Buktinya adalah beberapa sahabat yang hanya menginginkannya bahkan memaksanya agar menerima untuk dibai'at. Selain itu, mereka juga terus-terang mengatakan, "Bahwa mereka tidak menemukan orang yang lebih berhak memegang kendali khilafah ini selain Ali.
2. Kezuhudan Ali ra
Dimana ia sama sekali tidak menginginkan, meminta apalagi tamak terhadap kursi kekhalifahan. Bahkan ketika itu ia mengurung diri dalam rumahnya hingga akhirnya para shahabat itu mendatanginya dan memintanya agar mau dibai'at sebagai khalifah pengganti Utsman.

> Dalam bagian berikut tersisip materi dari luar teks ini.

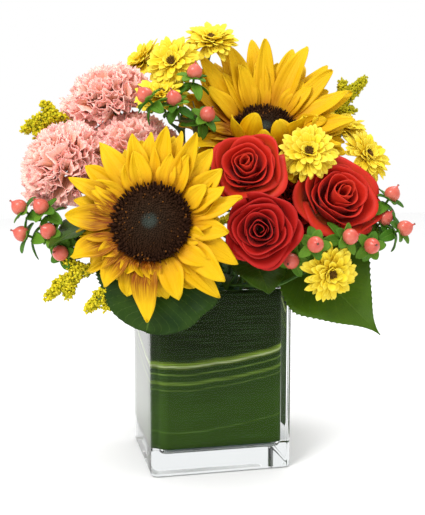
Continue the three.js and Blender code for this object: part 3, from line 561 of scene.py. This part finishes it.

3. Pertolongan dan pembelaan Ali r.a. kepada Utsman bin Affan r.a.
Secara metawatir hal ini telah diriwayatkan dari Ali r.a. bahkan ia adalah pribadi yang paling kuat membela Utsman bin Affan, sebagaimana yang disebut dalam beberapa sanad, juga telah dipersaksikan oleh Marwah bin Hakam, ia berkata, "Tiada diantara kaum itu yang paling tegar membela dan melidungi shahabat kita ini (Utsman) selain shahabat kalian (Ali r.a.)
Kelayakan Ali Menjabat Sebagai Khalifah
Manusia yang paling berhak memegang kendali Khilafah setelah Abu Bakar Umar dan Utsman adalah Ali bin Abu Thalib. Ini adalah keyakinan Ahlu Sunnah Wal Jamaah. Setiap muslim wajib menyakininya dan dalam beragama kepada Allah, yang mana urusan urutan khilafah rasyidah adalah bagian dari kehendak Allah Ta'ala.
Isyarat akan kelayakan Ali dalam memegang kendali Khilafah telah ada dalam beberapa Nash syariat. Diantaranya adalah:
1. Kelayakan Ali dalam menentukan kelayakan Ali dalam memegang kendali kekhilafahan adalah bahwasanya Ali adalah salah satu dari mereka yang dijadikan Allah berkuasa di bumi yang mana Allah telah meneguhkan bagi mereka agama mereka.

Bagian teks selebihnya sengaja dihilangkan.